To successfully implement SBCaaS, operators should ensure a few key things: choose a robust, carrier-grade SBC platform (or partner) that supports multi-tenancy and automation; incorporate an intuitive management portal for both internal teams and customers; and bundle in value-added features (routing intelligence, analytics, support for Teams/UC integrations, etc.) that make the service compelling. It’s also wise to start with a phased rollout – perhaps targeting existing SIP trunk customers or UCaaS clients who will readily see the value – and then expanding. Since the SBCaaS model is inherently scalable, it can grow with your customer base.

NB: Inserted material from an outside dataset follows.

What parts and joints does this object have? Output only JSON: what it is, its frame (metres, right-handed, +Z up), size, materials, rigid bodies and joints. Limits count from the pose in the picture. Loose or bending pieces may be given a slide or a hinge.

In the rapidly evolving world of unified communications, agility is king. Embracing SBCaaS allows operators to be more agile, delivering voice services faster and adapting to market demands with ease. As the UCaaS market continues its double-digit growth (projected ~18% CAGR in coming years and the SBC market itself expands in response to surging VoIP adoption there is a clear market momentum for managed voice solutions. Operators and integrators who act now to offer SBCaaS can differentiate themselves as innovators, deepen their customer relationships, and capture new revenue from the ongoing cloud communications revolution.

In conclusion, SBCaaS combines the best of both worlds: the technical prowess of carrier-grade SBCs with the ease and flexibility of a cloud service. It transforms an essential but complex network element into a streamlined offering that benefits all parties. For operators and integrators, it’s a chance to solve customer problems in a profitable way – truly a case of turning complexity into opportunity. By investing in SBCaaS capabilities today, you position your organization and your customers for success in the voice networks of tomorrow.